In the rapidly evolving field of precision cancer medicine, new trials and targeted therapies approved for use in patients with advanced-stage cancer harboring specific genetic alterations are continually becoming available. But the volume and complexity of molecular profiling data make it difficult for oncology care teams to keep up with those clinical advances in real time and choose the most appropriate therapies for their patients.
To address this ongoing challenge, the Duke Cancer Institute (DCI) has developed a centralized informatics tool and an active multidisciplinary panel of experts to help deliver high-impact genomic information to clinicians across Duke Health. A report on the development and implementation of Duke’s Molecular Registry of Tumors (MRT) and Molecular Tumor Board (MTB) to support the adoption of precision oncology within an academic medical center was featured in the October 2021 issue of JCO Precision Oncology.

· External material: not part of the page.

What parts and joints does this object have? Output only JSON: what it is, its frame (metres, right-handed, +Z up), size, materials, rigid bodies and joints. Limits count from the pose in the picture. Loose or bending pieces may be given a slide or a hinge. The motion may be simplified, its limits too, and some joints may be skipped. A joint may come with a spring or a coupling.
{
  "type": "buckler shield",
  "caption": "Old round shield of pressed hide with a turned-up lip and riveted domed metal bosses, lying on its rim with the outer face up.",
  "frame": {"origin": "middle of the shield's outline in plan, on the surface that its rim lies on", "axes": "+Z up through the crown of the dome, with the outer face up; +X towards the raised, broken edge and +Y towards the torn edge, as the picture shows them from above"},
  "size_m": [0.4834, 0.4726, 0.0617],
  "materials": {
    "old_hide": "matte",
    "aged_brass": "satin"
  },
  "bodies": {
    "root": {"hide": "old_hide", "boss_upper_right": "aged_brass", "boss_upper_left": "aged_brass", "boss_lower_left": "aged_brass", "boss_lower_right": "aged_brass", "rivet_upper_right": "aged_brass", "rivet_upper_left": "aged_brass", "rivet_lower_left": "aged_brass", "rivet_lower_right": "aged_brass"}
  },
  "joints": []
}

Highlights of Duke’s precision oncology program include:
- Duke MRT: The MRT is a secure clinical database that maintains an ever-growing list of comprehensive genomic profiling test results. With this tool, Duke clinicians can easily search for patients with specific molecular alterations—even extremely rare targets—who could benefit from a newly approved drug or a molecular-or biomarker-driven trial. It also provides notifications to clinicians about new classes of drugs and new therapies.
- Duke MTB: The MTB—co-led by John H. Strickler, MD, a medical oncologist, and Matthew S. McKinney, MD, a hematologic oncologist—brings together more than 30 molecular pathologists, oncologists, scientists, medical geneticists, and clinical trial teams, who review the weekly output of cases from the MRT. The board then analyzes results of next-generation sequencing tests, discusses clinical recommendations based on specific mutational profiles, and shares its insights with the patient’s care team.

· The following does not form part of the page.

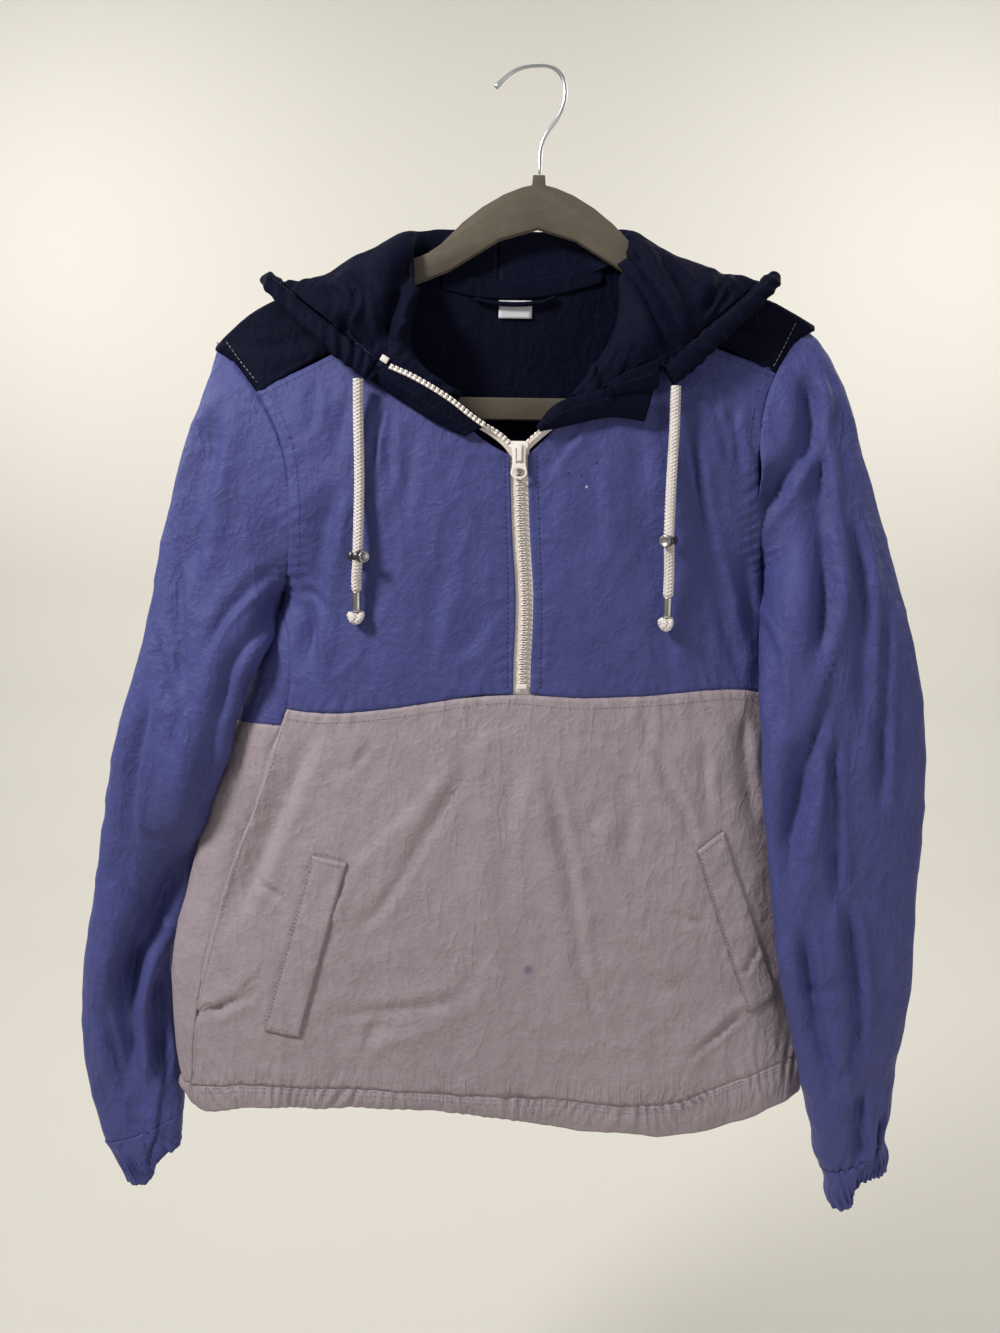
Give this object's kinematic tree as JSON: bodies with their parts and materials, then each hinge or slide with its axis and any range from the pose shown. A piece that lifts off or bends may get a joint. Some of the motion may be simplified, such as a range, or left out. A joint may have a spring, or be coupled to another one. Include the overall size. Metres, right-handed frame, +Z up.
{
  "type": "windbreaker jacket on a hanger",
  "caption": "Half-zip pullover windbreaker with a drawcord hood, yoke, welt pockets and gathered cuffs and hem, hanging on a slim flocked hanger with a wire hook.",
  "frame": {"origin": "underside of the hook's crown, where it bears on a rod or a wall hook", "axes": "+Z up, +X to the viewer's right, -Y out of the garment's front"},
  "size_m": [0.6812, 0.109, 0.8823],
  "materials": {
    "periwinkle_cloth": "thin crinkled nylon, periwinkle blue",
    "navy_cloth": "thin crinkled nylon, navy",
    "lilac_cloth": "thin crinkled nylon, lilac grey",
    "label_cloth": "woven, blank",
    "zip_tape": "woven polyester tape",
    "braided_cord": "soft round braid, off white",
    "white_moulding": "moulded plastic, off white",
    "flocked_plastic": "short velvet flock, taupe",
    "bright_wire": "plated wire",
    "bright_metal": "satin silver",
    "dark_metal": "dark gunmetal"
  },
  "bodies": {
    "windbreaker": {"hanger_body": "flocked_plastic", "hanger_hook": "bright_wire", "front_upper_left": "periwinkle_cloth", "front_upper_right": "periwinkle_cloth", "front_lower": "lilac_cloth", "back_upper": "periwinkle_cloth", "back_lower": "lilac_cloth", "yoke": "navy_cloth", "sleeve_left": "periwinkle_cloth", "sleeve_right": "periwinkle_cloth", "cuff_left": "periwinkle_cloth", "cuff_right": "periwinkle_cloth", "hem_casing": "lilac_cloth", "hood_left": "navy_cloth", "hood_right": "navy_cloth", "hood_casing_left": "navy_cloth", "hood_casing_right": "navy_cloth", "collar_band_left": "navy_cloth", "collar_band_right": "navy_cloth", "zip_guard": "navy_cloth", "neck_tape": "navy_cloth", "hanging_loop": "navy_cloth", "label": "label_cloth", "pocket_welt_left": "lilac_cloth", "pocket_welt_right": "lilac_cloth", "zip_tape_left": "zip_tape", "zip_tape_right": "zip_tape", "zip_chain": "white_moulding", "zip_bottom_stop": "white_moulding", "zip_top_stop": "white_moulding", "zip_slider": "white_moulding", "drawcord_left": "braided_cord", "drawcord_right": "braided_cord", "drawcord_tail_left": "braided_cord", "drawcord_tail_right": "braided_cord", "knot_left": "braided_cord", "knot_right": "braided_cord", "ferrule_left": "bright_metal", "ferrule_right": "bright_metal", "cord_lock_left": "dark_metal", "cord_lock_right": "dark_metal"},
    "pull_tab": {"zip_pull_tab": "white_moulding"},
    "plunger_left": {"cord_lock_plunger_left": "bright_metal"},
    "plunger_right": {"cord_lock_plunger_right": "bright_metal"}
  },
  "joints": [
    {"name": "pull_tab_hinge", "type": "hinge", "parent": "windbreaker", "child": "pull_tab", "pos_m": [-0.01172, -0.04638, -0.26636], "axis": [-1, 0, 0], "range_deg": [0, 165]},
    {"name": "plunger_left_slide", "type": "slide", "parent": "windbreaker", "child": "plunger_left", "axis": [-0.6691, 0.7431, 0], "range_m": [0, 0.0021], "stiffness_N_per_m": 400, "springref_m": -0.004},
    {"name": "plunger_right_slide", "type": "slide", "parent": "windbreaker", "child": "plunger_right", "axis": [0.5, 0.866, 0], "range_m": [0, 0.0021], "stiffness_N_per_m": 400, "springref_m": -0.004}
  ]
}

“We’re using this tool to provide real-time clinical decision-making support for our oncologists, so that every eligible patient at DCI is getting access in real time to these new therapies, which can potentially inhibit the growth, progression, and spread of the cancer,” says Strickler, who specializes in gastrointestinal oncology. “Our precision medicine tools are critical to our ability to get our patients the most effective therapies possible, at that moment at which it’s needed.”
Since its inception in 2015, the MTB has provided decision-making support for more than 7,000 advanced-stage oncology patients. McKinney notes that the MRT can now link a patient’s treatments to their molecular profiling data, which helps Duke oncologists to better analyze and understand why some patients may be responding better than others to a therapy.
Strickler says that the goal is to continue to expand the MRT registry to include clinical outcomes for patients with solid tumor and hematologic malignancies. “We want to ensure our patients are actually getting the particular therapy or trial that has become available for them, and then we want to drive insights from that to push the next generation of breakthroughs,” he adds.
Patients interested in presenting to Duke for a second opinion will benefit from the consultative support of the MTB, McKinney says. “Precision medicine has the capability and promise of transforming our treatment for almost any cancer across the board. It gives us the chance to potentially treat the untreatable,” he says.